[Rows from an object dataset]
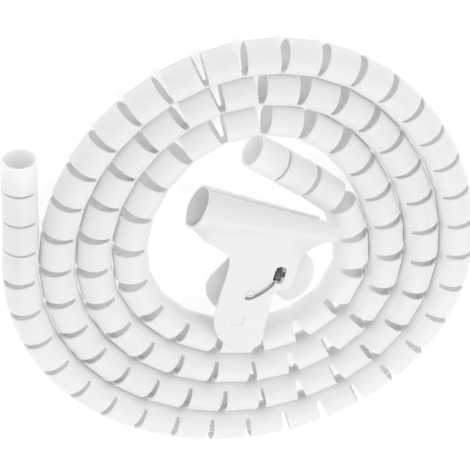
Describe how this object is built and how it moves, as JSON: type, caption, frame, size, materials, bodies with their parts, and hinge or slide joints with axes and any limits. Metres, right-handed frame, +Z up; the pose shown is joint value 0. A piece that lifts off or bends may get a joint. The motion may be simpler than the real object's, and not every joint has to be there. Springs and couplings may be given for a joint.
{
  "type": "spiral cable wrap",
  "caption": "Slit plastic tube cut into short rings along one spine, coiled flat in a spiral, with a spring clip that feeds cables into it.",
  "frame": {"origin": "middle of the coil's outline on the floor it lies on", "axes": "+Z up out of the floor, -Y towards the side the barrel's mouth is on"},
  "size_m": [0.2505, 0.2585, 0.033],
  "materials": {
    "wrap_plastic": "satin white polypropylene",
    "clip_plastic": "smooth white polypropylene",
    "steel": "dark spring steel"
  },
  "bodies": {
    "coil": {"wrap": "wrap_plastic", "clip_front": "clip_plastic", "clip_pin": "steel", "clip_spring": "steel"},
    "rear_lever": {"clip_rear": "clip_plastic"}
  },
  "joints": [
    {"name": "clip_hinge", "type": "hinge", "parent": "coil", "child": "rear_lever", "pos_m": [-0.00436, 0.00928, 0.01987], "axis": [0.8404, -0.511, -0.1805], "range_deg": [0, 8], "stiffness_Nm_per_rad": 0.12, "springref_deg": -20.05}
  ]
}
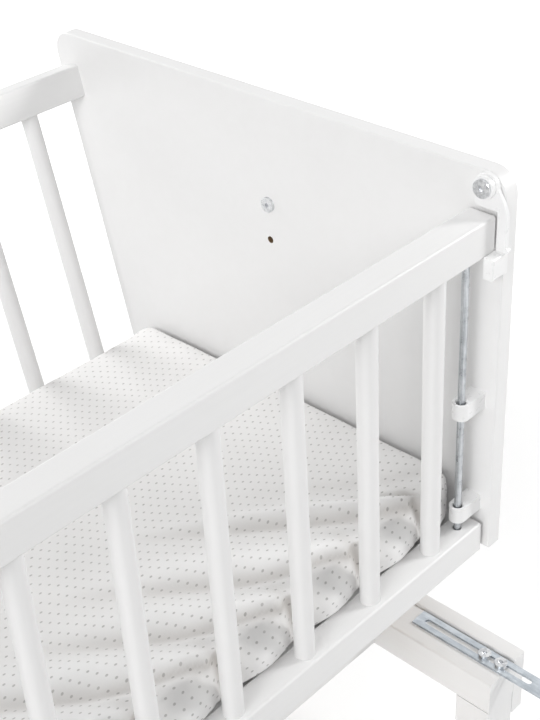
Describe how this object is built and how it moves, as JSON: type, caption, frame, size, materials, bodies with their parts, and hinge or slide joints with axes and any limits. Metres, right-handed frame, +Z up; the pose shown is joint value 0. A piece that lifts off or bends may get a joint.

The task -
Using the data above, print every record exactly as shown.

Output of the task -
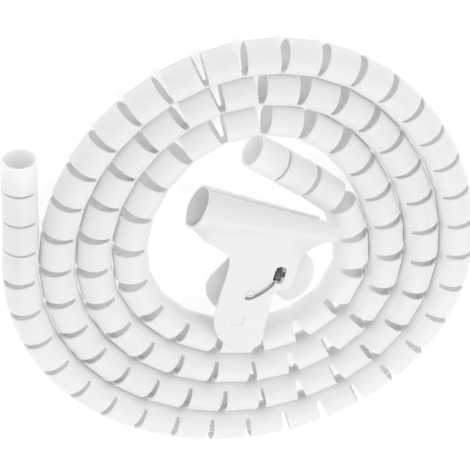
Describe how this object is built and how it moves, as JSON: type, caption, frame, size, materials, bodies with their parts, and hinge or slide joints with axes and any limits. Metres, right-handed frame, +Z up; the pose shown is joint value 0. A piece that lifts off or bends may get a joint. The motion may be simpler than the real object's, and not every joint has to be there. Springs and couplings may be given for a joint.
{
  "type": "spiral cable wrap",
  "caption": "Slit plastic tube cut into short rings along one spine, coiled flat in a spiral, with a spring clip that feeds cables into it.",
  "frame": {"origin": "middle of the coil's outline on the floor it lies on", "axes": "+Z up out of the floor, -Y towards the side the barrel's mouth is on"},
  "size_m": [0.2505, 0.2585, 0.033],
  "materials": {
    "wrap_plastic": "satin white polypropylene",
    "clip_plastic": "smooth white polypropylene",
    "steel": "dark spring steel"
  },
  "bodies": {
    "coil": {"wrap": "wrap_plastic", "clip_front": "clip_plastic", "clip_pin": "steel", "clip_spring": "steel"},
    "rear_lever": {"clip_rear": "clip_plastic"}
  },
  "joints": [
    {"name": "clip_hinge", "type": "hinge", "parent": "coil", "child": "rear_lever", "pos_m": [-0.00436, 0.00928, 0.01987], "axis": [0.8404, -0.511, -0.1805], "range_deg": [0, 8], "stiffness_Nm_per_rad": 0.12, "springref_deg": -20.05}
  ]
}
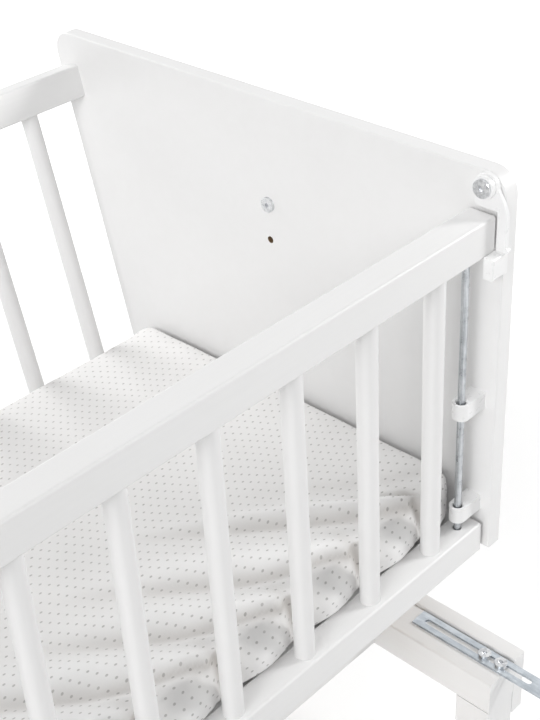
Describe how this object is built and how it moves, as JSON: type, caption, frame, size, materials, bodies with their parts, and hinge or slide joints with axes and any limits. Metres, right-handed frame, +Z up; the pose shown is joint value 0. A piece that lifts off or bends may get a joint.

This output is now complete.